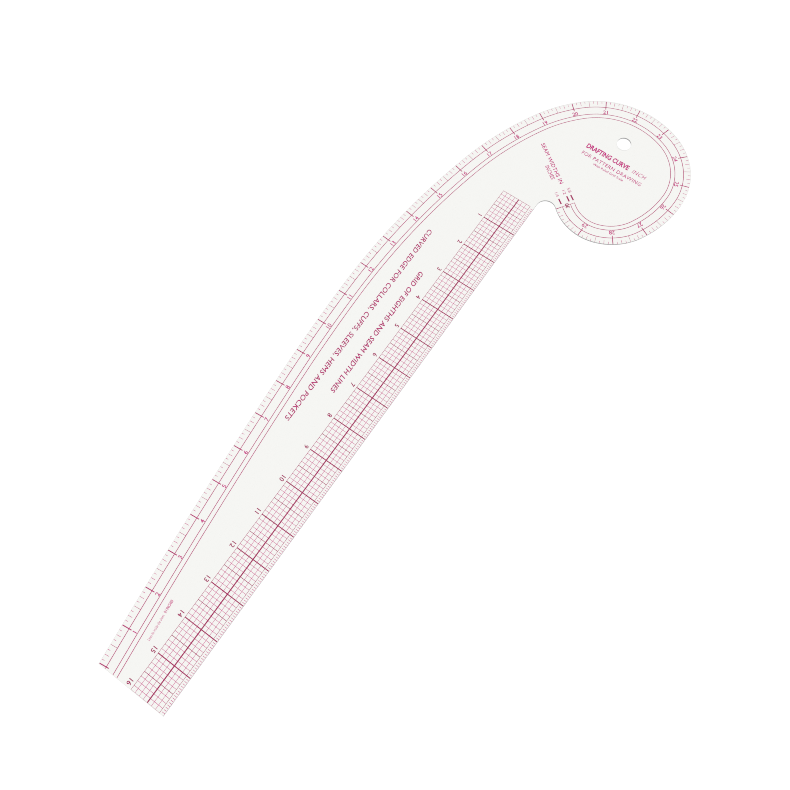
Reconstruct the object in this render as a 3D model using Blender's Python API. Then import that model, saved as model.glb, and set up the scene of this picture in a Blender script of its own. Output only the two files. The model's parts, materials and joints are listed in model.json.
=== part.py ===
"""French curve with a straight inch scale along one side and an inch scale around the other.

Two clear flexible sheets are bonded face to face, with the printed rulings sealed between them.
The readable face looks up. X runs along the straight scale and Y points away from the curved
side. The origin is under the middle of the sheet, on the surface that it lies on.
"""
from math import atan2, ceil, cos, pi, radians, sin, sqrt

import bmesh
import bpy

INCH = 0.0254
MM = 0.001

# The straight scale runs from its zero mark to the square end, and the end is this deep.
STRAIGHT_SCALE = 16 * INCH
END_DEPTH = 2.0 * INCH

# The curved side starts at the outer corner of the end, at this angle to the straight side, and
# is a chain of tangent arcs. Each has a length along the edge and a radius, both in inches.
START_ANGLE = radians(7.43)
EDGE_ARCS = (
    (8.3, 169.0),
    (2.85, 48.0),
    (5.2, 21.0),
    (2.45, 9.18),
    (1.45, 4.55),
    (3.0, 2.64),
    (2.4, 1.97),
    (1.55, 3.23),
    (1.3, 1.76),
    (1.5, 1.44),
)
NOTCH_RADIUS = 0.28 * INCH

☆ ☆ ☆

*WHAT NEEDS TO BE DONE:* Repeat exactly, please, each line from the beginning of the data through the line with "around the other." in it, and only those lines.

*WRITTEN ANSWER:*
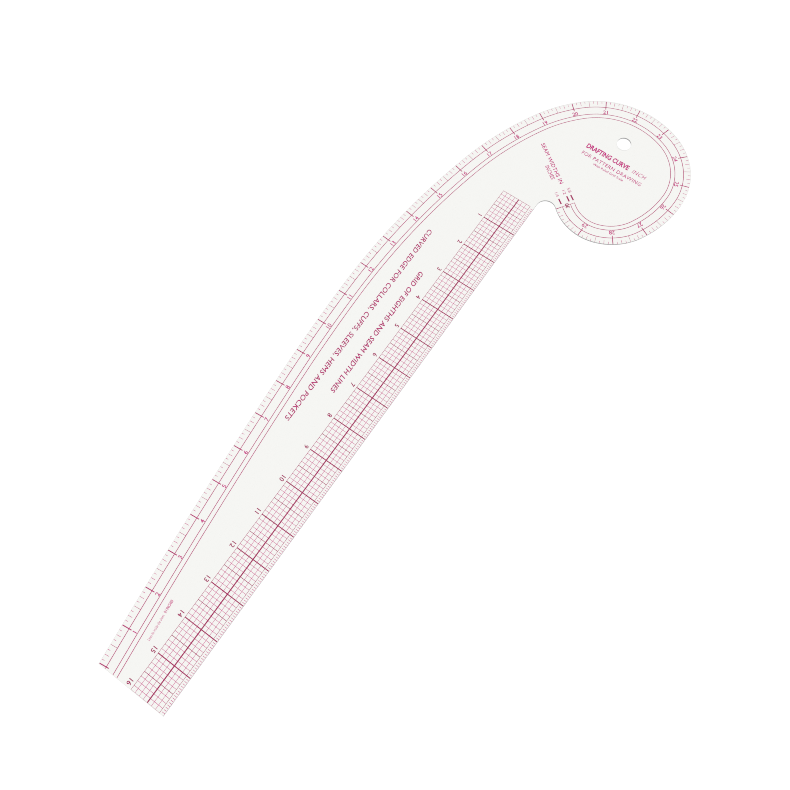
Reconstruct the object in this render as a 3D model using Blender's Python API. Then import that model, saved as model.glb, and set up the scene of this picture in a Blender script of its own. Output only the two files. The model's parts, materials and joints are listed in model.json.
=== part.py ===
"""French curve with a straight inch scale along one side and an inch scale around the other.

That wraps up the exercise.